Copy out all lines that carry the word "scene".
::::::::
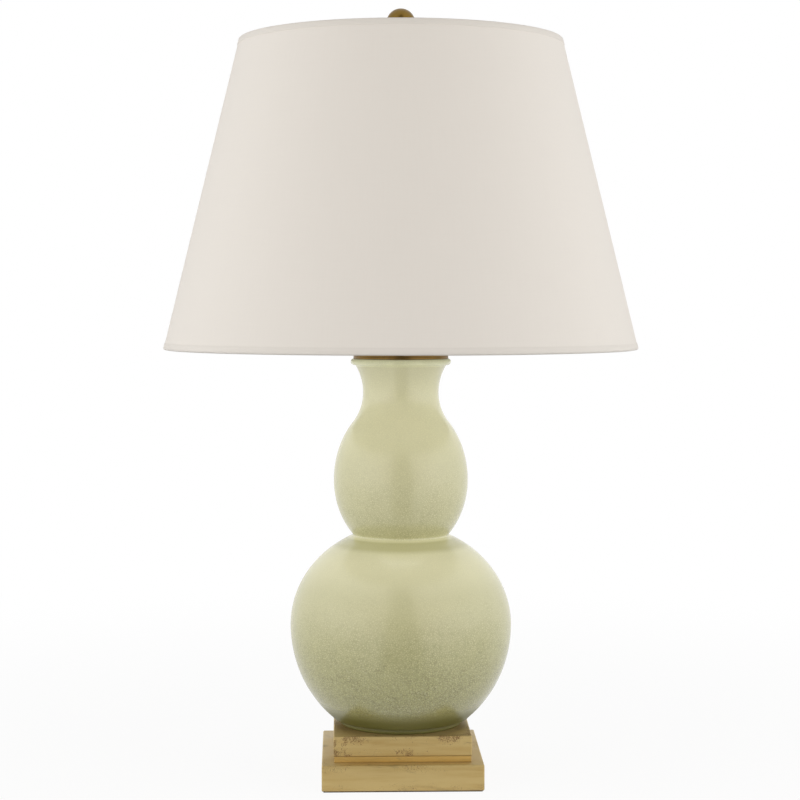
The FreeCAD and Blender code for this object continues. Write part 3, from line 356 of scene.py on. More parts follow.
# ---- finishes ----------------------------------------------------------------------------------
def celadon_glaze(look):
    """Crackled celadon. It is paler on the shoulders and the lip, partly thinner glaze and partly painted
    light where the shade keeps the lamps off. Lower down it is darker and more crazed, partly glaze that has
    run down and partly painted shade. The crease under the waist has painted shade, and the bottom of the
    globe and the foot are darkest, partly pooled glaze and partly painted shade and reflection.
    """
    made, g, shader, place = material("celadon_crackle_glaze")
    height = g.split(place)[2]
    waist = bpy.context.scene.lamp_sizes.waist_height
    on_bulb = g.ramp(height, waist - 0.002, waist + 0.002)
    off_bulb = g.minus(1.0, on_bulb)

    def by_form(globe, bulb):
        return g.plus(g.times(globe, off_bulb), g.times(bulb, on_bulb))

    # Darker towards the bottom of the globe and of the bulb: partly glaze that ran thicker, partly painted
    # shade on the lower sides.
    run = by_form(g.ramp(height, 0.066, 0.215, 1.0, 0.0), g.ramp(height, 0.236, 0.305, 0.30, 0.0))
    thickness = by_form(g.ramp(height, 0.085, 0.205, 1.0, 0.10), g.ramp(height, 0.240, 0.325, 0.52, 0.14))
    # Darkest under the globe and on the foot: partly pooled glaze, partly painted shade and the painted
    # reflection of the plinth.
    pool_and_shade = g.ramp(height, 0.0620, 0.0800, 1.0, 0.0)
    cloud = clouds(g, place, 16.0, 0.3, 0.7)
    patch = clouds(g, place, 75.0, 0.38, 0.62)
    fine = effect(g, "crackle", {"Vector": place, "Scale": 540.0, "Width": 0.28}, "Lines")
    coarse = effect(g, "crackle", {"Vector": place, "Scale": 210.0, "Width": 0.09}, "Lines")
    grain = g.noise(place, 620.0, 2.0, 0.6)
    crazing = g.times(thickness, g.plus(g.times(patch, 0.25), 0.75))
    tone = g.mix(g.plus(run, g.times(g.minus(cloud, 0.5), 0.08), clamp=True),
                 tuple(look.glaze), tuple(look.glaze_run_and_shade))
    # Paler glaze on the globe's top, the bulb's shoulders and most of all the lip's bead: partly thinner
    # glaze, partly painted light where the shade keeps the lamps off.
    thin = g.math("MAXIMUM", g.times(g.ramp(height, waist - 0.052, waist - 0.016), off_bulb),
                  g.ramp(height, 0.300, 0.350, 0.0, 0.8))
    rim = g.ramp(height, 0.3985, 0.4005)
    # Darker band just under the waist: partly glaze gathered in the crease, partly painted shade where the
    # bulb shades the globe's top and is mirrored in it.
    crease = g.times(g.ramp(height, waist - 0.0125, waist - 0.0075),
                     g.ramp(height, waist - 0.0032, waist - 0.0012, 1.0, 0.0))
    bare_and_lit = tuple(min(c * 1.2, 0.96) for c in look.glaze_thin_and_lit)
    washed_and_lit = g.mix(rim, g.mix(thin, tone, tuple(look.glaze_thin_and_lit)), bare_and_lit)
    gathered_and_shaded = g.mix(g.times(crease, 0.6), washed_and_lit, tuple(look.glaze_run_and_shade))
    # Lays the darkest colour under the globe and on the foot, partly pooled glaze and partly painted shade.
    depth = g.mix(pool_and_shade, gathered_and_shaded, tuple(look.glaze_pooled_and_shade))
    stain = g.times(g.math("MAXIMUM", g.times(fine, 0.72), g.times(coarse, 0.45)), crazing, clamp=True)
    lined = g.mix(stain, depth, g.mix(0.95, depth, tuple(look.crackle)))
    glint = g.times(g.ramp(grain, 0.52, 0.66), g.times(crazing, 0.4))
    flecked = g.mix(g.times(glint, g.minus(1.0, pool_and_shade)), lined, tuple(look.glaze))
    relief = g.times(g.plus(fine, coarse), crazing)
    rough = g.plus(g.ramp(cloud, 0.0, 1.0, 0.17, 0.23), g.times(pool_and_shade, 0.32))
    feed(g, shader, Base_Color=flecked, Roughness=rough, IOR=1.72, Normal=g.bump(relief, 0.10, -0.0003))
    return made


def antique_brass(look, name="antique_brass", toned=(1.0, 1.0, 1.0)):
    """Burnished brass that has toned down, darker in patches and finely specked."""
    made, g, shader, place = material(name)
    # A tone below one makes a darker copy of the same brass, which is painted shade.
    brass = tuple(c * f for c, f in zip(look.brass, toned))
    tarnish = clouds(g, place, 60.0, 0.35, 0.75)
    lines = effect(g, "brushing", {"Vector": g.stretch(place, (0.12, 0.12, 3.0)), "Scale": 900.0}, "Height")
    specks = effect(g, "specks", {"Vector": place, "Scale": 900.0, "Coverage": 0.35}, "Mask")
    dull = g.mix(g.times(tarnish, 0.5), brass, tuple(c * 0.55 for c in brass))
    spotted = g.mix(g.times(specks, 0.45), dull, (0.06, 0.042, 0.022))
    feed(g, shader, Base_Color=spotted, Metallic=0.92, Roughness=g.ramp(tarnish, 0.0, 1.0, 0.30, 0.44),
         Normal=g.bump(lines, 0.12, 0.0002))
    return made


def bright_brass(look):
    made, g, shader, place = material("bright_brass")
    tarnish = clouds(g, place, 45.0, 0.4, 0.8)
    lines = effect(g, "brushing", {"Vector": g.stretch(place, (0.1, 0.1, 3.0)), "Scale": 900.0}, "Height")
    tone = g.mix(g.times(tarnish, 0.35), tuple(look.bright_brass), (0.42, 0.28, 0.11))
    feed(g, shader, Base_Color=tone, Metallic=1.0, Roughness=g.ramp(tarnish, 0.0, 1.0, 0.20, 0.34),
         Normal=g.bump(lines, 0.08, 0.0002), Coat_Weight=0.4, Coat_Roughness=0.15)
    return made


def gold_leaf(look, name, half, low, high, wear, shaded=0.0):
    """Distressed leaf over bole on one block, rubbed and pitted here and there near its edges, with a painted
    shadow line in the bole colour along its foot. A shaded share paints the leaf browner and darker as
    painted shade.
    """
    made, g, shader, place = material(name)
    shape = {"Vector": place, "Half": half, "Low": low, "High": high}
    edge = effect(g, "edges", {**shape, "Reach": 0.013}, "Mask")
    corner = effect(g, "edges", {**shape, "Reach": 0.0022}, "Mask")
    cloud = clouds(g, place, 26.0, 0.3, 0.7)
    clusters = clouds(g, place, 48.0, 0.42, 0.62)
    rubs = clouds(g, g.stretch(place, (0.22, 0.22, 1.0)), 150.0, 0.56, 0.72)
    streak = g.noise(g.stretch(place, (11.0, 11.0, 150.0)), 1.0, 4.0, 0.62)
    lean = g.times(g.times(edge, clusters), wear)
    pits = effect(g, "specks", {"Vector": place, "Scale": 980.0,
                                "Coverage": g.plus(0.24, g.times(lean, 0.75))}, "Mask")
    holes = effect(g, "specks", {"Vector": place, "Scale": 520.0, "Coverage": g.times(lean, 0.62)}, "Mask")
    # Painted shadow: a dark line in the bole colour along the block's foot.
    painted_shadow_line = g.ramp(g.minus(g.split(place)[2], low), 0.0, 0.0013, 0.75, 0.0)
    deep = tuple(c * f for c, f in zip(look.leaf, (0.82, 0.71, 0.52)))
    pale = tuple(c * f for c, f in zip(look.leaf, (1.07, 1.11, 1.18)))
    # A shaded share makes the leaf browner and darker: painted shade and reflection.
    base = tuple(c * (1 - shaded + shaded * f) for c, f in zip(look.leaf, (1.15, 0.99, 0.64)))
    dull = tuple(c * 0.55 for c in look.leaf)
    tone = g.mix(g.ramp(streak, 0.38, 0.70, 0.0, 0.75), base, deep)
    clouded = g.mix(g.times(cloud, 0.5 * (1 - shaded)), tone, pale)
    rubbed = g.mix(g.times(g.times(edge, rubs), 0.6), clouded, dull)
    brightened = g.mix(g.times(corner, 0.22), rubbed, pale)
    # Real pits and holes together with the painted shadow line along the foot.
    marks_and_shadow_line = g.math("MAXIMUM", g.math("MAXIMUM", pits, holes), painted_shadow_line)
    worn_and_shadowed = g.mix(g.times(marks_and_shadow_line, 0.86), brightened, tuple(look.bole))
    relief = g.minus(g.times(g.noise(place, 110.0, 5.0, 0.6), 0.7), marks_and_shadow_line)
    feed(g, shader, Base_Color=worn_and_shadowed, Metallic=g.ramp(marks_and_shadow_line, 0.0, 1.0, 0.50, 0.1),
         Roughness=g.ramp(cloud, 0.0, 1.0, 0.44, 0.58), Normal=g.bump(relief, 0.4, 0.0005),
         Coat_Weight=0.12, Coat_Roughness=0.4)
    return made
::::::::
**Result for this exercise**
The FreeCAD and Blender code for this object continues. Write part 3, from line 356 of scene.py on. More parts follow.
    waist = bpy.context.scene.lamp_sizes.waist_height